Blackstone appoints adviser in Turkey
The Blackstone Group, the listed global investment firm, has appointed Kemal Kaya as a senior adviser. Kaya will principally advise Blackstone on transactions in Turkey. Before joining Blackstone Kaya was chief executive of Yapi Kredi, a Turkish financial group. He led the acquisition of Yapi Kredi for Koç Financial Services, a financial company owned by Koç Holding, the Turkish conglomerate, in partnership with Unicredit, the European bank. To date this is the largest merger in the Turkish banking sector, where there has been a spate of consolidation in recent years. Before the merger of the two banks, Kaya was a general manager of Koç bank, the retail side of Koç Financial Services, and chief executive of Koç Financial Services. Kaya helped set up the strategic partnership between Unicredit and Koç, which has been in place since 2002.
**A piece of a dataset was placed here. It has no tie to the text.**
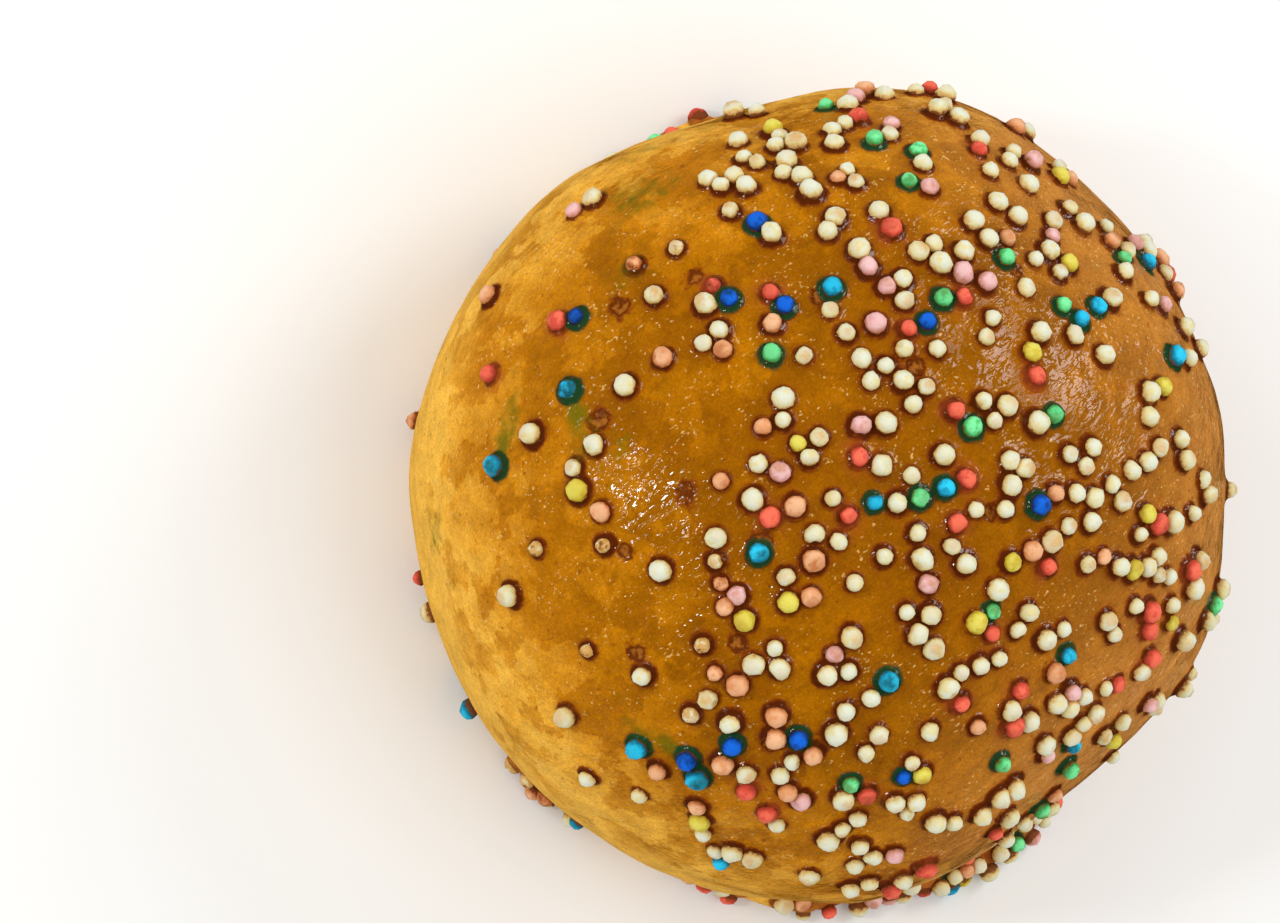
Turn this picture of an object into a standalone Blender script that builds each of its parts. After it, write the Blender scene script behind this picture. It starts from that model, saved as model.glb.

CDC posts record results as CEO urges caution
CDC Group, the UK Government-backed private equity emerging markets fund of funds investor, has revealed record results for returns and fund commitments to emerging markets for the 12 months to 31 December 2007. The total return after tax increased by 79 percent to £672 million (€840 million; $1.3 billion); the proceeds were reinvested in new commitments in emerging economies. Richard Laing said: “First of all, [emerging markets GP] Actis’ performance is very good. So we have been and remain quite happy to have that exposure – 62 percent of all our funds. We are perfectly relaxed. Look at what they have done for us.” He said the manager was likely to continue be a large part of CDC’s programme. Laing is more concerned with the glut of managers in emerging markets: “Some of the very large global firms are looking at emerging markets and saying this is the place we need to be. They have not been there before and they are pricing transactions high. It’s a worrying trend.” He said the number of domestic managers had also boomed.